ECLI:NL:RVS:2023:43
Raad van State
- Hoger beroep
- A.J.C. de Moor-van Vugt
- W.M. Vos
- Rechtspraak.nl
Hoger beroep tegen niet tijdig nemen van besluit op aanvraag verblijfsvergunning asiel
Op 6 januari 2023 heeft de Raad van State uitspraak gedaan in een hoger beroep van een vreemdeling tegen een eerdere uitspraak van de rechtbank Den Haag. De vreemdeling had beroep ingesteld tegen het niet tijdig nemen van een besluit op zijn aanvraag voor een verblijfsvergunning asiel voor bepaalde tijd. De rechtbank had op 2 september 2022 het beroep tegen het niet tijdig nemen van een besluit niet-ontvankelijk verklaard en het beroep tegen het besluit van 18 juli 2022, waarin de staatssecretaris de asielaanvraag had ingewilligd, ongegrond verklaard. De vreemdeling, vertegenwoordigd door mr. F. Engelbertink, heeft hoger beroep ingesteld tegen deze uitspraak.
De Raad van State oordeelde dat het hoger beroep niet leidt tot vernietiging van de uitspraak van de rechtbank.
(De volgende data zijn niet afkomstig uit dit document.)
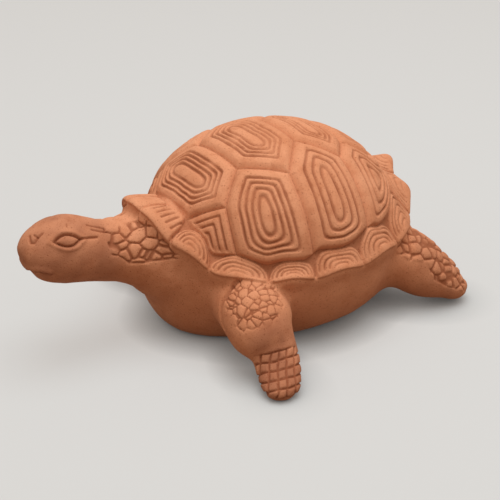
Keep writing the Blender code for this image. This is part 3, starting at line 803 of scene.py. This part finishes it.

De reden hiervoor is dat het hogerberoepschrift geen vragen bevat die in het belang van de rechtseenheid, rechtsontwikkeling of rechtsbescherming in het algemeen beantwoord moeten worden. Het hoger beroep betreft een rechtsvraag die eerder door de Afdeling is beantwoord, en biedt geen aanleiding om in dit geval anders te oordelen.
De Raad van State bevestigde de uitspraak van de rechtbank en oordeelde dat de staatssecretaris geen proceskosten hoeft te vergoeden. De uitspraak is gedaan door mr. A.J.C. de Moor-van Vugt, lid van de enkelvoudige kamer, in tegenwoordigheid van mr. W.M. Vos, griffier.